Dr. Derek Scissors, an economist, and scholar at the American Enterprise Institute said the administration is not geared up for central planning.
“I think parts of the administration are thinking strategically and other parts are thinking strategically in a different way and it adds up to no strategy,” Scissors said.
It’s a house divided. Peter Navarro is seen as the biggest trade hawk. He’s the Director of the White House National Trade Council and is in favor of direct and sustained confrontation.
Those with a more traditional approach to global trade include U.S. Treasury Secretary Steven Mnuchin and Director of the National Economic Council Larry Kudlow.
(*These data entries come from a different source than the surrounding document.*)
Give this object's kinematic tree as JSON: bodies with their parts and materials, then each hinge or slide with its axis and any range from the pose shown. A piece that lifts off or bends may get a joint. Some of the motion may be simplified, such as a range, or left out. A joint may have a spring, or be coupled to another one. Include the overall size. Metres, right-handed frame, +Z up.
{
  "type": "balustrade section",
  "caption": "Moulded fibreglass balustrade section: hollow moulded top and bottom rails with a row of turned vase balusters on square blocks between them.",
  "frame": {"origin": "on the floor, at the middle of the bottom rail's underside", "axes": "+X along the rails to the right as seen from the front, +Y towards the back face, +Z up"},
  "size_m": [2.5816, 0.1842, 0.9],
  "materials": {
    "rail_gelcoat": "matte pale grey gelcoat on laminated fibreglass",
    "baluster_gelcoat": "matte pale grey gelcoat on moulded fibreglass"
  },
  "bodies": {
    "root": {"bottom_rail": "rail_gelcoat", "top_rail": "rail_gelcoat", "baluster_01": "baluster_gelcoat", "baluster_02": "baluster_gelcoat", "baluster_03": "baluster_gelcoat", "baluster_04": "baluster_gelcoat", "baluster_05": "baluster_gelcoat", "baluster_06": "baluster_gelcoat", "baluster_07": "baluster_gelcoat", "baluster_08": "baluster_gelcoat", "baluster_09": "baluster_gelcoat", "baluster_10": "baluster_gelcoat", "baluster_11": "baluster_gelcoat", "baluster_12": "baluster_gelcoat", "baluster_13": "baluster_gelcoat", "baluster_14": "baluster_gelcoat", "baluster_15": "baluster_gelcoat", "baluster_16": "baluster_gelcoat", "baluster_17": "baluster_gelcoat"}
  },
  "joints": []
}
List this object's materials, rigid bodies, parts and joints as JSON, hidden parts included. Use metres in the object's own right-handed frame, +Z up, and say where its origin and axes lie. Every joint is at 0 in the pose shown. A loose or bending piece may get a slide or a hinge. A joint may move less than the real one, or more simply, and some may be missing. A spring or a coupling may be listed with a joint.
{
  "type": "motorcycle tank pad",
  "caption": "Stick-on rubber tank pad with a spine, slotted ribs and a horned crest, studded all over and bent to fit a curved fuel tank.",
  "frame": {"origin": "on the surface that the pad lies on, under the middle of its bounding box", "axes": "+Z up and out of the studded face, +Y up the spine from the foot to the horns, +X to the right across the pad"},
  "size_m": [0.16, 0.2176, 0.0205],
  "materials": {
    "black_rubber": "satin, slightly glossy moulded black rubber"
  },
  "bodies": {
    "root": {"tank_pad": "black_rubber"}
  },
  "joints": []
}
Dr. Scissors adds that “the United States doesn’t seem to be sure what we are trying to accomplish. So the tactics of putting China or other countries off balance and that’s worked fine. But if you don’t know what you are trying to win, then you can’t win.”
For a broader perspective, the official responsible for threatening tariffs for the purpose of renegotiating trade under former U.S. President Ronald Reagan was Michael Czinkota, now an associate professor of international business and marketing at Georgetown University’s McDonough School of Business. He thinks tariffs are good “as a tool for attention, for really thinking through, as long as you never use them.”
He thinks the current tariff threats are just that. “I would be amazed if there would be a broad blanket implementation of tariffs.”
The U.S. has continued to send out mixed signals, but the less hawkish in the administration have aligned with China’s statements about backing away from a ‘trade war’ following meetings in Washington with President Xi’s Special Envoy Vice-Premier Liu He. China said it has agreed to further open up its markets to U.S. agricultural products while negotiations continue.